26. The meeting was informed that gold swaps primarily involve unallocated gold, and the secretariat was asked to investigate further the implications of this, and produce an additional paper (Issues Paper #11.1) for the consideration of RESTEG through correspondence. The work included appropriate bilateral discussions to discover practices on gold swaps and deposits/loans among central banks, especially those via unallocated gold.

27. An important conclusion was that the majority of RESTEG members that commented preferred to treat unallocated gold consistently with the AEG recommendation as foreign currency denominated deposits, rather than as monetary gold, and include these deposits in reserve assets if the reserves criteria are met. In this treatment, unallocated gold accounts held with residents (such as bullion banks) are excluded from reserve assets. The additional drafting on gold was included in paragraphs 5.155, 5.158, and 5.159 of the draft Manual.
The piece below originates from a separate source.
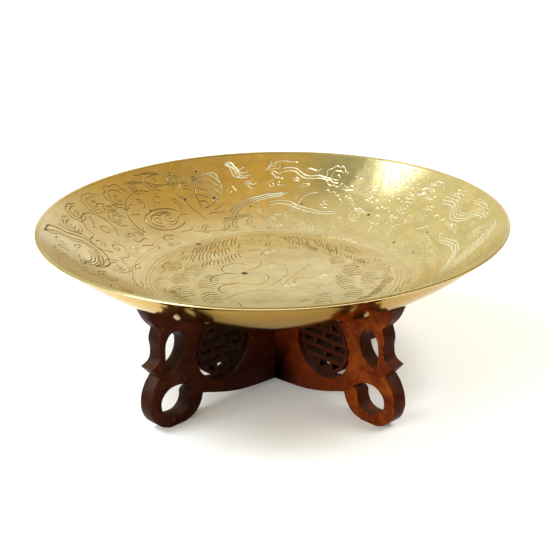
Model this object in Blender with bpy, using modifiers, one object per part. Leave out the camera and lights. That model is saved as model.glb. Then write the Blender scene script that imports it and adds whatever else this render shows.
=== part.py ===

28. On the treatment of gold swaps, the majority preferred to retain the asset on swap in reserve assets and record the swap loans in RRL if with a nonresident. However, there was a general view that this issue should be considered in the context of reverse transactions more generally (see ahead).

http://www.imf.org/external/pubs/ft/bop/2006/06-28.pdf

So, in lay terms, here is our interpretation of the above IMF statement.

  1. According to the IMF, nearly all gold loans are made via unallocated accounts.
  2. Gold lent via unallocated accounts will be removed from central bank gold reserves.
  3. Gold lent via allocated accounts will be removed from reserves if the gold is not readily available upon demand. We assume “upon demand” will be defined by the loco London clearing transfer time period of 48 hours.
  4. The term “residents” includes bullion banks, but is not limited to loans made via bullion banks in unallocated accounts. This will also include loans directly to fabricators and private third parties from unallocated accounts as well as allocated accounts that are not available upon demand.
  5. The definition of allocated and unallocated gold will be made much clearer along with the guidelines defining the trading of those accounts.

(For a description of allocated and unallocated accounts from the LBMA, please read the Appendix I in the Gold Lending Paper at www.blanchardgold.com/beru or visit the LBMA website at www.lbma.org.uk)

Blanchard’s review of these five short and clear points on the coming changes to gold reserve accounting indicates that they are exactly what we expected to see after reviewing the previous position papers and committee recommendations. Gold swapped and loaned by central banks via bullion banks nearly always is taken from unallocated accounts. “In this treatment, unallocated gold accounts held with residents (such as bullion banks) are excluded from reserve assets.” This loaned and swapped gold will now be excluded from reserve asset totals.

To be sure, this is not an issue that will send the market higher in one day…this will have a much greater, long term impact on the market by providing new transparency on levels of gold swapped and loaned into the market that was not previously available to all market participants. We believe that this development should be considered as important, if not more so, than the Washington Agreement on Gold in 1999 and the legalization of gold ownership by Chinese citizens in 2004.

This decision by the IMF should not mean an end to OTC trading activity on the London Bullion Market. Transactions in that market will still continue with a certain degree of confidentiality and lack of transparency, but this decision by the IMF will become the ultimate end around for the average investor to begin receiving additional trading information regarding market activity.